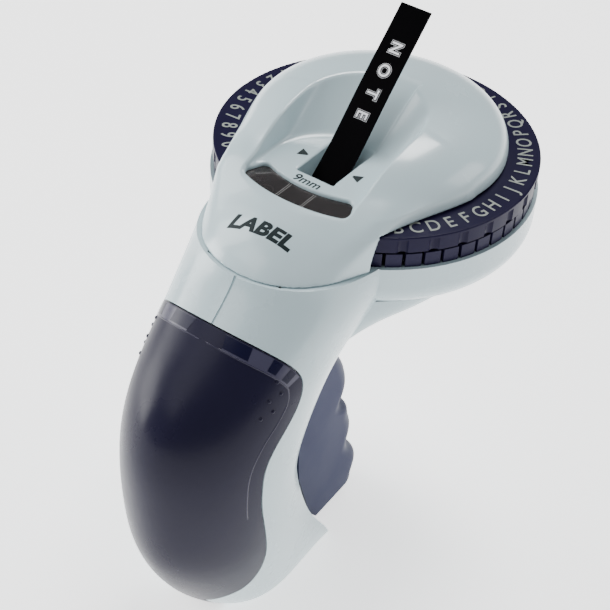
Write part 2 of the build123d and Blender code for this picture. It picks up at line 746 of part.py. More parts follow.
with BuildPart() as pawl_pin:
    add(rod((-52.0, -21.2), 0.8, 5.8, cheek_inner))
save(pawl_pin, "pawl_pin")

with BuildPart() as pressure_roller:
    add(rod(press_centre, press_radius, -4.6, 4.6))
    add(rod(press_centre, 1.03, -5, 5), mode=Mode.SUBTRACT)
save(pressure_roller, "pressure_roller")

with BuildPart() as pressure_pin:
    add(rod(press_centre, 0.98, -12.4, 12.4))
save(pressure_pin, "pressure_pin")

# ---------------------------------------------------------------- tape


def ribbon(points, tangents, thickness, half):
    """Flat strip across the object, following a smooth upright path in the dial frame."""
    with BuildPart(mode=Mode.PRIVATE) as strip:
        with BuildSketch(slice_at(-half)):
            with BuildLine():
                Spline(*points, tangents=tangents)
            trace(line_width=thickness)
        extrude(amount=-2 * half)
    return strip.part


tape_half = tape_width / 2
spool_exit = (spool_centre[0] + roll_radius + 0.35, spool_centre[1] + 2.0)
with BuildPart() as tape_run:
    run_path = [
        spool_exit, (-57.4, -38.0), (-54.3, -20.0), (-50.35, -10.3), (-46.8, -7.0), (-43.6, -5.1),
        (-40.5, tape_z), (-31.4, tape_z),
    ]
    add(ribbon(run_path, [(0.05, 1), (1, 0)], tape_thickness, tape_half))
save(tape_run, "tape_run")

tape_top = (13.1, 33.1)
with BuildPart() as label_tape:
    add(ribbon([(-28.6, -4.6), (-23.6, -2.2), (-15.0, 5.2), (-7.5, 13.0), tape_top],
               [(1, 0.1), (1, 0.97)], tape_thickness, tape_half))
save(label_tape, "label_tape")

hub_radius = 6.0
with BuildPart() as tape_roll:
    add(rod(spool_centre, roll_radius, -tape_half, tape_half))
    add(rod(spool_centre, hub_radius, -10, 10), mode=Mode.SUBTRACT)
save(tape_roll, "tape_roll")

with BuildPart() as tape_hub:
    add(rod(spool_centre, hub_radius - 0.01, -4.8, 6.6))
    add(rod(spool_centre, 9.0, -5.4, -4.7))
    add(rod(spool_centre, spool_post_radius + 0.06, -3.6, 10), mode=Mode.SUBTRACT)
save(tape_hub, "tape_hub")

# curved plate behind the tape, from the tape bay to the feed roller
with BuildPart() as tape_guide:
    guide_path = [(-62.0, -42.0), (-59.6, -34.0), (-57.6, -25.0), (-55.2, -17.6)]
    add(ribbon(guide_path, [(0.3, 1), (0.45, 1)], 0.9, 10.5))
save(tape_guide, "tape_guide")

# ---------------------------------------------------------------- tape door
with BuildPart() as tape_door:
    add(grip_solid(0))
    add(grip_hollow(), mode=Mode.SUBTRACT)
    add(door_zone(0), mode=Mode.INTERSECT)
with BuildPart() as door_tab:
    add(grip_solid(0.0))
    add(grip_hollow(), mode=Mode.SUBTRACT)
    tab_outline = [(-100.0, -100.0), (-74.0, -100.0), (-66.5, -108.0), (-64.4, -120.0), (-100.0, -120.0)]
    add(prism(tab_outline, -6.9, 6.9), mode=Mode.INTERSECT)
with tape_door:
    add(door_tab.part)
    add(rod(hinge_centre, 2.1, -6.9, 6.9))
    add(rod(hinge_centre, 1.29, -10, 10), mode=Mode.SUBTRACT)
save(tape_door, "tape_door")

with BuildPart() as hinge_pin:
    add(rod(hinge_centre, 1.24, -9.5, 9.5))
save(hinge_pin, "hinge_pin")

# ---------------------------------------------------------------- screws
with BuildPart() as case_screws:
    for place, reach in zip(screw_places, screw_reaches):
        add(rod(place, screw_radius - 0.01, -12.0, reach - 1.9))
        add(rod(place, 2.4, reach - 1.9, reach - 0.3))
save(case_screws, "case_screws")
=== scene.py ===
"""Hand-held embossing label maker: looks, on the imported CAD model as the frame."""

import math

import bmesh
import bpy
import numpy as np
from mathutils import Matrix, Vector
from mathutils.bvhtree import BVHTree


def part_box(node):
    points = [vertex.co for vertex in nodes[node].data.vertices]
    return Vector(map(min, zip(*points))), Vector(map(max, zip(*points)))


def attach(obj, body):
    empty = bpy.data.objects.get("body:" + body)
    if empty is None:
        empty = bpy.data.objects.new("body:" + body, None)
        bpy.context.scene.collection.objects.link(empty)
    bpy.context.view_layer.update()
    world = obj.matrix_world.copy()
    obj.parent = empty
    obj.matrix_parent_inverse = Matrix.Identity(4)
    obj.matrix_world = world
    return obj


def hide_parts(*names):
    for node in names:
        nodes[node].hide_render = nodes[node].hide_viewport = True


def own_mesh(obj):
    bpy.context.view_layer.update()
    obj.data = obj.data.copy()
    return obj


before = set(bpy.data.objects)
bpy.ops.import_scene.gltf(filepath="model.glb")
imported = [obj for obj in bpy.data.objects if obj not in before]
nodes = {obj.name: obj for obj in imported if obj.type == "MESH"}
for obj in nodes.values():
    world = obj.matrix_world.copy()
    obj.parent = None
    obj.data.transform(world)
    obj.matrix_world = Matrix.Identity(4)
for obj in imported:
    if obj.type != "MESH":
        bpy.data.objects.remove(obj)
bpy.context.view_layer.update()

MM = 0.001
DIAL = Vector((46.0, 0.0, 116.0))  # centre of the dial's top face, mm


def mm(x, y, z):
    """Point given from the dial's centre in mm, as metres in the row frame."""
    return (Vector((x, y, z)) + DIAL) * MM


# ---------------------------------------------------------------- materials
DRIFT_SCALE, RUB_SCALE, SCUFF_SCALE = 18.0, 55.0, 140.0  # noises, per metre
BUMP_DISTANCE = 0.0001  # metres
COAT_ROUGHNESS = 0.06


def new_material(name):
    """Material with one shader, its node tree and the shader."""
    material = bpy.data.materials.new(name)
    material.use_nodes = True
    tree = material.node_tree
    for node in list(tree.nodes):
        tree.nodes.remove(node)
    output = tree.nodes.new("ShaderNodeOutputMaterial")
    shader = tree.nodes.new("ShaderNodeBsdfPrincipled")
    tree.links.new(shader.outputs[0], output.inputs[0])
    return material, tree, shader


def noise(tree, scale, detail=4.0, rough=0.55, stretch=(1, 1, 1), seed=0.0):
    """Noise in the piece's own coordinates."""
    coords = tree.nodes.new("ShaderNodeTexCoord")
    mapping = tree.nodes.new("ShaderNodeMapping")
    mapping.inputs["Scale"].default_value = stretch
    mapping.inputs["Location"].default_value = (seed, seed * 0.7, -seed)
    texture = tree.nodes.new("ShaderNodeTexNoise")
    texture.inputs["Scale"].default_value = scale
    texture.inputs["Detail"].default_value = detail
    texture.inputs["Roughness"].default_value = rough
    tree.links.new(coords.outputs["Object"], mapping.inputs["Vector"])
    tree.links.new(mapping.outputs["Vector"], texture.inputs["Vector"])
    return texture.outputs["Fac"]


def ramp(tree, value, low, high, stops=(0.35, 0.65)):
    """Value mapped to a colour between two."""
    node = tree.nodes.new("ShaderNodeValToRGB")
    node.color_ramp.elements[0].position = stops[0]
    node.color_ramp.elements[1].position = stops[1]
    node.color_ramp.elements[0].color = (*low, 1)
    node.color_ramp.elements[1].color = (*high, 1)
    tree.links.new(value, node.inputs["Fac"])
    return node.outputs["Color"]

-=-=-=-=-

= REQUIREMENTS =
Everything from the line containing "# curved plate" down to the line containing "obj.data = obj.data.copy()" should be retyped exactly, both lines included, and nothing more.

= RESPONSE TO THIS EXERCISE =
# curved plate behind the tape, from the tape bay to the feed roller
with BuildPart() as tape_guide:
    guide_path = [(-62.0, -42.0), (-59.6, -34.0), (-57.6, -25.0), (-55.2, -17.6)]
    add(ribbon(guide_path, [(0.3, 1), (0.45, 1)], 0.9, 10.5))
save(tape_guide, "tape_guide")

# ---------------------------------------------------------------- tape door
with BuildPart() as tape_door:
    add(grip_solid(0))
    add(grip_hollow(), mode=Mode.SUBTRACT)
    add(door_zone(0), mode=Mode.INTERSECT)
with BuildPart() as door_tab:
    add(grip_solid(0.0))
    add(grip_hollow(), mode=Mode.SUBTRACT)
    tab_outline = [(-100.0, -100.0), (-74.0, -100.0), (-66.5, -108.0), (-64.4, -120.0), (-100.0, -120.0)]
    add(prism(tab_outline, -6.9, 6.9), mode=Mode.INTERSECT)
with tape_door:
    add(door_tab.part)
    add(rod(hinge_centre, 2.1, -6.9, 6.9))
    add(rod(hinge_centre, 1.29, -10, 10), mode=Mode.SUBTRACT)
save(tape_door, "tape_door")

with BuildPart() as hinge_pin:
    add(rod(hinge_centre, 1.24, -9.5, 9.5))
save(hinge_pin, "hinge_pin")

# ---------------------------------------------------------------- screws
with BuildPart() as case_screws:
    for place, reach in zip(screw_places, screw_reaches):
        add(rod(place, screw_radius - 0.01, -12.0, reach - 1.9))
        add(rod(place, 2.4, reach - 1.9, reach - 0.3))
save(case_screws, "case_screws")
=== scene.py ===
"""Hand-held embossing label maker: looks, on the imported CAD model as the frame."""

import math

import bmesh
import bpy
import numpy as np
from mathutils import Matrix, Vector
from mathutils.bvhtree import BVHTree


def part_box(node):
    points = [vertex.co for vertex in nodes[node].data.vertices]
    return Vector(map(min, zip(*points))), Vector(map(max, zip(*points)))


def attach(obj, body):
    empty = bpy.data.objects.get("body:" + body)
    if empty is None:
        empty = bpy.data.objects.new("body:" + body, None)
        bpy.context.scene.collection.objects.link(empty)
    bpy.context.view_layer.update()
    world = obj.matrix_world.copy()
    obj.parent = empty
    obj.matrix_parent_inverse = Matrix.Identity(4)
    obj.matrix_world = world
    return obj


def hide_parts(*names):
    for node in names:
        nodes[node].hide_render = nodes[node].hide_viewport = True


def own_mesh(obj):
    bpy.context.view_layer.update()
    obj.data = obj.data.copy()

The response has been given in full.